Когда он пришёл в себя, ему назначили курс физиотерапии, провели тесты умственных способностей и моторных навыков. Всю эту чушь, что полагается в таких случаях. Тесты Роршаха, словесные ассоциации ‒ этот тест он провалил, так как не мог разговаривать, хотя, по словам врачей, должен был ‒ и даже детские тесты, вроде засовывания кубиков в отверстия.

Он чувствовал тяжесть в голове. Возможно, причиной тому был человечек, поселившийся там, или же металлическая пластинка, которую туда засунули врачи. С ним сюсюкали, будто с младенцем или собачкой. Врачи протягивали ему указательный палец и говорили, чтобы он сжал его как можно сильнее. Он был обессилен. Его заставляли подбрасывать и ловить тяжёлый резиновый мяч. Иногда он делал всё, что просили, а иногда просто смотрел на всех этих врачей и думал: «Вы чокнутые сукины дети».

Его помещали в детский бассейн, и маленькие симпатичные девочки в купальниках помогали ему плыть и поддерживали при ходьбе. Эрекция, наконец, исчезла, спасибо хоть на этом. Ну и стыд…

Иногда маленький человечек сидел у него в голове, а иногда он куда-то исчезал. Он появлялся то где-то далеко за пределами его головы, то глубоко внутри. Крайер просыпался от ярких снов, иногда даже в слезах, часто обнаруживая, что проспал не один день.

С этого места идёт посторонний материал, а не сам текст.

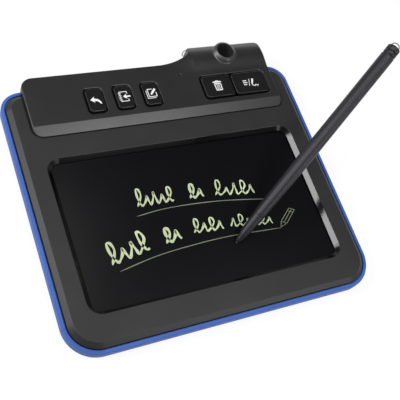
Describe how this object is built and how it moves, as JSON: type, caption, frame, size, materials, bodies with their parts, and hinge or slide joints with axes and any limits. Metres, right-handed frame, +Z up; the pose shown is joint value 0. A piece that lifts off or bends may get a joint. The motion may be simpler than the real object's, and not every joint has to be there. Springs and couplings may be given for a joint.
{
  "type": "signature pad",
  "caption": "Counter signature pad: recessed LCD writing window in a dark cover over a blue tray, raised key bar with a round pen holder, and a separate stylus.",
  "frame": {"origin": "middle of the blue case's flat underside, which stands one millimetre above the counter on four rubber feet", "axes": "+X from left to right as the writer sits, +Y away from the writer towards the key bar, +Z up out of the screen"},
  "size_m": [0.2025, 0.1673, 0.0824],
  "materials": {
    "case_blue": "satin moulded plastic, saturated blue",
    "cover_grey": "fine satin texture, dark grey",
    "bar_grey": "fine satin texture, darker grey",
    "key_black": "smooth satin, near black, with white printed symbols",
    "screen_black": "dark display film behind an anti-glare layer",
    "board_green": "solder-masked circuit board",
    "chip_black": "moulded epoxy",
    "ribbon_amber": "amber film",
    "steel": "bright steel",
    "tin": "tinned sheet",
    "copper": "enamelled copper winding",
    "rubber": "matt black rubber",
    "pen_grey": "satin dark grey",
    "nib_grey": "hard grey plastic"
  },
  "bodies": {
    "pad": {"bottom_case": "case_blue", "top_cover": "cover_grey", "rear_cover": "bar_grey", "lcd_panel": "screen_black", "digitizer_board": "board_green", "shield_plate": "tin", "ribbon_cable": "ribbon_amber", "key_board": "board_green", "main_board": "board_green", "controller_chip": "chip_black", "undo_switch": "tin", "import_switch": "tin", "note_switch": "tin", "clear_switch": "tin", "mode_switch": "tin", "reset_switch": "tin", "usb_socket": "tin", "pen_holder": "bar_grey", "tether_loop": "steel", "foot_1": "rubber", "foot_2": "rubber", "foot_3": "rubber", "foot_4": "rubber", "screw_1": "steel", "screw_2": "steel", "screw_3": "steel", "screw_4": "steel", "screw_5": "steel", "screw_6": "steel", "screw_7": "steel", "screw_8": "steel", "screw_9": "steel"},
    "undo_key": {"undo_key": "key_black"},
    "import_key": {"import_key": "key_black"},
    "note_key": {"note_key": "key_black"},
    "clear_key": {"clear_key": "key_black"},
    "mode_key": {"mode_key": "key_black"},
    "pen": {"pen_nose": "pen_grey", "pen_barrel": "pen_grey", "pen_coil": "copper", "pen_sensor": "chip_black", "pen_core_board": "board_green", "pen_tail": "pen_grey", "pen_loop": "steel"},
    "nib": {"pen_nib": "nib_grey"}
  },
  "joints": [
    {"name": "undo_press", "type": "slide", "parent": "pad", "child": "undo_key", "axis": [0, 0, -1], "range_m": [0, 0.0005], "stiffness_N_per_m": 800, "springref_m": -0.0015},
    {"name": "import_press", "type": "slide", "parent": "pad", "child": "import_key", "axis": [0, 0, -1], "range_m": [0, 0.0005], "stiffness_N_per_m": 800, "springref_m": -0.0015},
    {"name": "note_press", "type": "slide", "parent": "pad", "child": "note_key", "axis": [0, 0, -1], "range_m": [0, 0.0005], "stiffness_N_per_m": 800, "springref_m": -0.0015},
    {"name": "clear_press", "type": "slide", "parent": "pad", "child": "clear_key", "axis": [0, 0, -1], "range_m": [0, 0.0005], "stiffness_N_per_m": 800, "springref_m": -0.0015},
    {"name": "mode_press", "type": "slide", "parent": "pad", "child": "mode_key", "axis": [0, 0, -1], "range_m": [0, 0.0005], "stiffness_N_per_m": 800, "springref_m": -0.0015},
    {"name": "pen_lift", "type": "slide", "parent": "pad", "child": "pen", "axis": [0.6944, 0.4785, 0.5375], "range_m": [0, 0.06]},
    {"name": "nib_plunge", "type": "slide", "parent": "pen", "child": "nib", "axis": [0.6944, 0.4785, 0.5375], "range_m": [0, 0.0004], "stiffness_N_per_m": 1500, "springref_m": -0.0005}
  ]
}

Врачи говорили, что у него кататонический синдром. Что его рациональное мышление так повредилось в результате травмы или трагических событий, что он никогда не придёт в норму. Что у него умственные способности пятилетнего ребёнка.

С ним больше не разговаривали, говорили только друг с другом в его присутствии. Медсёстры перестали сюсюкать и начали жаловаться на своих мужей и неблагодарных детей. Они не могли сдержаться и выливали на него все свои ежедневные проблемы, плакались ему в жилетку, зная, что он их выслушает, но никому не расскажет их секреты.

Они стали грубее обращаться с ним, когда меняли ему постельное бельё. Бросали мячи с силой, будто хотели сделать ему больно.

А копы думали, что он притворяется.

Они говорили, что это он замочил свою семейку. Что кровавые отпечатки его рук на ковре возле мёртвой дочери доказывают, что он виновен. Что рвота на ковре ‒ это тоже доказательство его вины. Что раз он был весь покрыт кровью жены, значит, он и был убийцей. Они хотели, чтобы он признался. Говорили, что жена перед смертью защищалась, поэтому и ударила его ножом.

Сначала его допрашивали по схеме «хороший коп ‒ плохой коп». Потом хороший коп тоже превратился в плохого, и они уже вдвоём «обрабатывали» его, пока никто не видел. Он чувствовал странную боль, где-то далеко от него. И их кулаки были здесь ни при чём. Боль была где-то высоко, мучения оставались за пределами его тела, даже когда копы били его в живот.

Они ломали ему мизинцы, а он не издавал ни звука.